The U.S. House of Representatives passed a bill Monday that would prohibit the use of microbeads in personal care products such as soaps, body washes and toothpastes, The Guardian reported.

The bill, called the Microbead-Free Waters Act of 2015, will begin the phase-out of plastic microbeads in personal care products starting July 1, 2017. The bill is now in the senate for approval.

Microbeads are tiny pieces of plastic measuring no bigger than a pinhead. They are commonly used as abrasives in personal care products. They may seem too small to pose a threat to the environment, but a study published in September revealed that 8 trillion microbeads are released into U.S. waterways every day and end up in large bodies of water.

Plastic microbeads are too small to be caught by waste filtering systems. When they wind up in rivers and lakes, aquatic wildlife feed on them. They get stuck in the gut of these animals and eventually cause their death.

Researchers from the State University of New York reported in a 2013 study that Lake Erie, part of the Great Lakes, has an estimated 1.7 million microbeads per square kilometer.

"The Great Lakes have survived many a foe -- severe pollution, oil spills, discharge from refineries, zebra mussels, and attempts to steal our water, just to name a few," bill co-sponsor Congressman Fred Upton said, according to The Guardian. "We will fight any activity that puts our beloved Great Lakes in jeopardy."

The Wildlife Conservation Society (WCS) lauded the passing of the bill in congress.

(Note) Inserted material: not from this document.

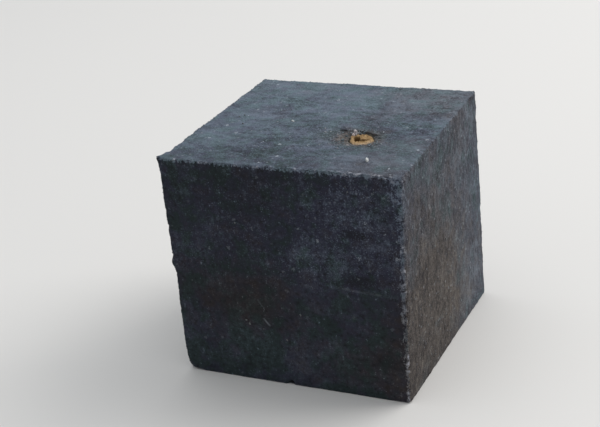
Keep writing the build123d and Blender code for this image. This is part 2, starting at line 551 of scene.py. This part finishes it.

"I thank Congressmen Pallone and Upton for continuing to champion healthy waters through their successful support of the Microbead-Free Waters Act through the legislative process," John Calvelli, WCS Executive Vice President of Public Affairs, said in a statement. "Microbeads are highly damaging to the natural environment and the wildlife that live there. Because natural alternatives already exist, a ban on their use in personal care products makes perfect sense."